Должен признаться, что мне не сразу удалось прийти в себя, прослушав рассказ о проведении массовой жестокой бойни людей, но, наконец, пришло время, когда я смог задавать вопросы относительно подробностей казней без дрожи в голосе и видимых признаков волнения. Я спросил Блобеля, не отмечал ли он на теле жертвы место, куда должны были целиться его солдаты во время казни? Если мой голос был достаточно тверд, то голос Блобеля был подобен гаубичному выстрелу, когда он ответил мне, что в его подразделении служили только отличные стрелки.
Тем не менее, когда мне пришлось продолжить, у меня было неприятное чувство: «Для того чтобы попасть в жизненно важную точку на теле человека, требуется твердая рука, очень хороший глаз, прекрасная нервная система и самообладание. Вы хотите сказать, что все ваши солдаты было настолько хорошо подготовлены, что они могли делать точные выстрелы, всегда попадая в нужные точки на теле жертв?»
Среди зрителей суда прошла видимая волна содрогания: как и я, посетители представили себе, как человек, получив легкое ранение, мог быть похороненным заживо. Но Блобель исключал такую возможность.
«После каждого залпа, когда выстрелы замолкали, кто-то из солдат осматривал казненных. Ведь приходилось, помимо прочего, сбрасывать в ров тела, если они сами не упали туда после выстрелов. Эта задача возлагалась на самих солдат распоряжением командира подразделения. Кроме того, было необходимо очистить край могилы. Этим занимались два человека с лопатами. После того как этот участок очищался, к могиле подводили следующую группу».
У меня перед глазами все еще стояли живые люди, которым, возможно, пришлось увидеть над собой смыкающуюся, подобно крышке гроба, землю.

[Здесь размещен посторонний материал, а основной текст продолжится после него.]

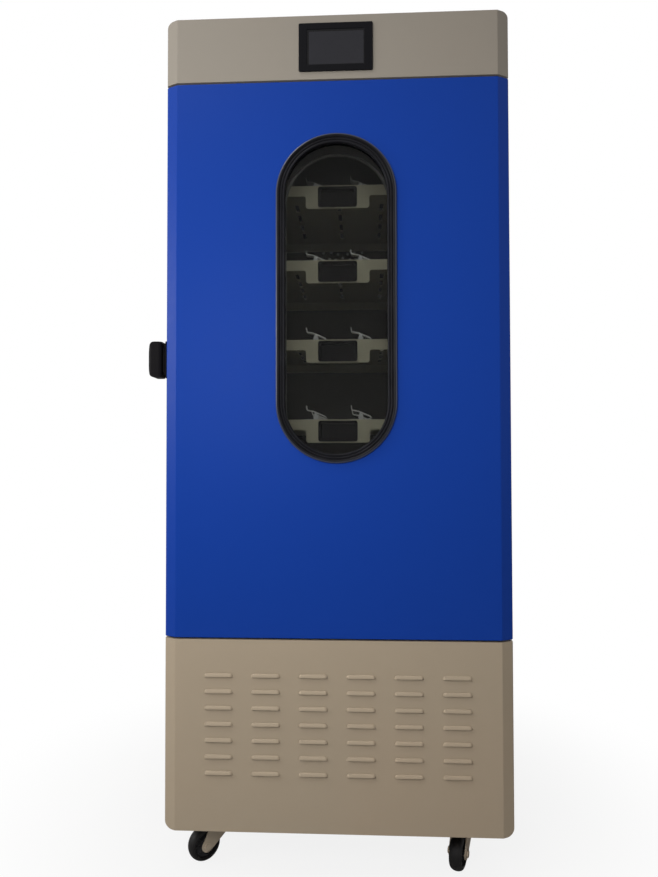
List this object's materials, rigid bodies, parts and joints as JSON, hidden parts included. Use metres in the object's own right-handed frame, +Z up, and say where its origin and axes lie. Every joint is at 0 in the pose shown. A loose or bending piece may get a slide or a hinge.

«Поскольку процедура осуществлялась быстро, разве не могло быть такого, чтобы жертва была похоронена еще живой?»
«Нет, это было абсолютно невозможно, ваша честь».
«Вы исключаете такую вероятность?»
«Да, по той простой причине, что, когда солдаты видели, что выстрелы, направленные в голову, не попадали в цель, назначался один из солдат расстрельного взвода, который из винтовки снова стрелял с дистанции три-четыре шага. Поскольку делались повторные выстрелы, было абсолютно точно гарантировано, что все приговоренные были мертвы».
Легкий шум внизу, под судейским помостом, заставил меня посмотреть туда. Девушка-стенографистка, которая вела запись о ходе процесса, держала дрожавшую руку у рта. Она почувствовала удушье и пыталась восстановить дыхание. Другой рукой девушка водила по блокноту. Возможно, она, как и я, мысленно нарисовала себе заставляющую кровь застывать в жилах картину, как палач склоняется над своей беспомощной, лежащей с остекленевшими глазами жертвой и с трех шагов делает выстрел.